Este texto bonito e ao mesmo tempo emocionante foi
escrito pela amiga Helenice Trindade de Oliveira e serve como uma homenagem
merecida, a quem um dia foi vitima da prepotência. Maria Izabel Hornos, a
"Guapa" é uma das santas canonizadas pelo povo, em São Gabriel.
"A Guapa e Eliane
Do lobisomem ao pavor de ser enterrada viva. Dos mortos
vivos e dos vivos perversos. Passei parte da minha infância espreitando estas
lendas, e morando na casa onde foi assassinada em 1924 a "Guapa".
Prostituta uruguaia famosa pela generosidade, beleza e prendas sexuais que
encantavam o latifúndio rural da cidade. O mesmo que a assassinou.
Povoei minhas noites naquela casa, com pensamentos que
reproduziam a cena do crime. Confesso que sem temor algum do fantasma. Caso
tivesse ela vontade de papear comigo nas noites longas e tediosas, o papo
rolaria solto. Uma quadra abaixo desta casa, fundos da Santa Casa, existia a
nossa “Faixa de Gaza”, amorosa e sexual. A “rua do Chapéu". As crianças
filhas das prostitutas ou gerentes dos cabarés, algumas eram sobreviventes do
analfabetismo.
Minhas colegas na escola pública. Meu limite territorial
acabava na esquina da Santa Casa. Um dia avancei “perigosamente” em direção a
casa de "Elaine", magrinha, cabelos lisos. Espevitada. A filha da
puta da casa da esquina. Uma mãe. Uma casa de poucos móveis. Paredes escuras.

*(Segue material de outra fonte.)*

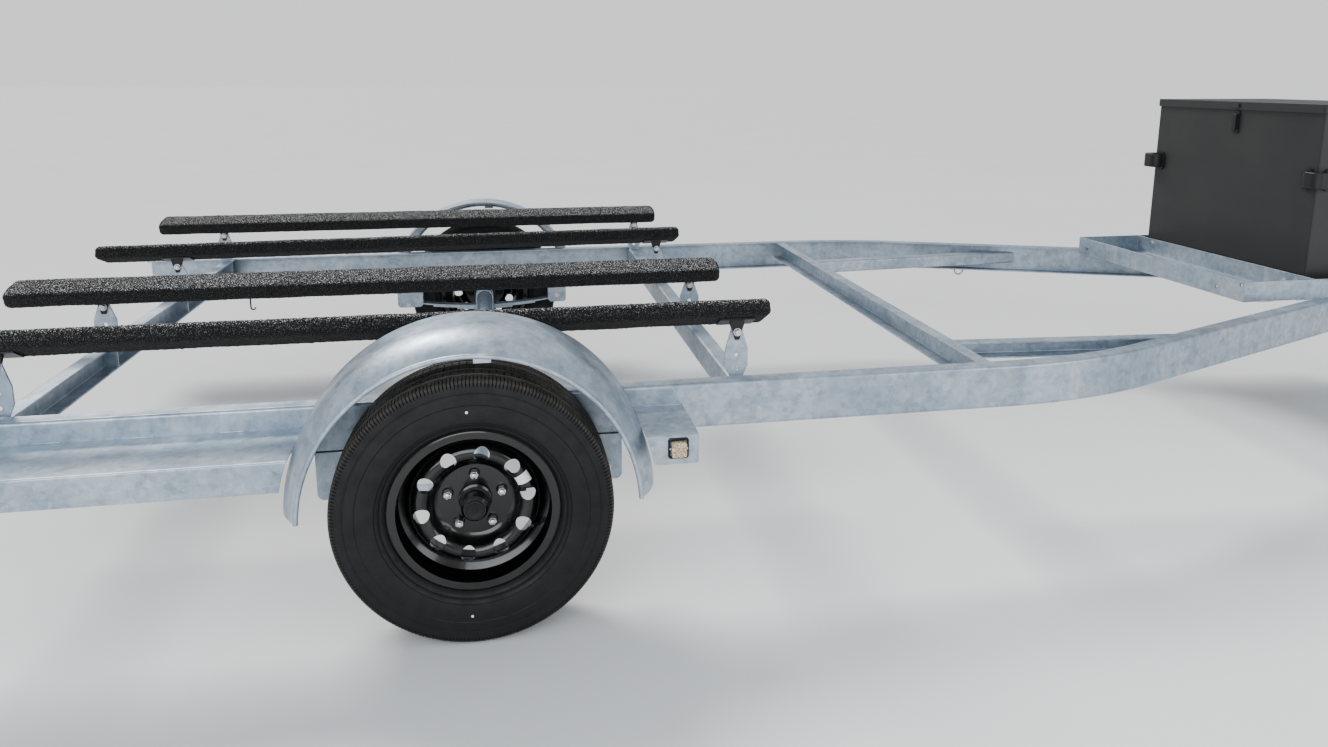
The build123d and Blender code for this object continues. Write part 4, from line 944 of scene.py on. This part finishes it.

Uma “bilheteria” na sala. Meu olhar e meu entendimento nunca foram suficientes
para entender porque Elaine não permaneceu na minha vida, se tinha mãe e casa
como eu.
Da mesma forma que nunca entendi porque a cidade rezava
nas madrugadas, em procissão até o túmulo da "Guapa", que naquela
época já tinha sua clientela para milagres assegurada. Rezavam para a puta
oficial da cidade, clandestinos, nos becos, na escuridão e depois corriam para
o seu túmulo em agradecimento. Um deposito de batons, sandálias, flores de
plástico e correntinhas.
Então tá. Barganha celestial como tantas oficiais com
anjinhos. Não sei se ela é nome de rua. Deveria ser. Sobreviveu ao latifúndio
que deteriora. Sobreviveu ao seu executor e mandante. Sobrevive naquela capela
no cemitério, meu caminho obrigatório para acessar o tumulo do meu pai.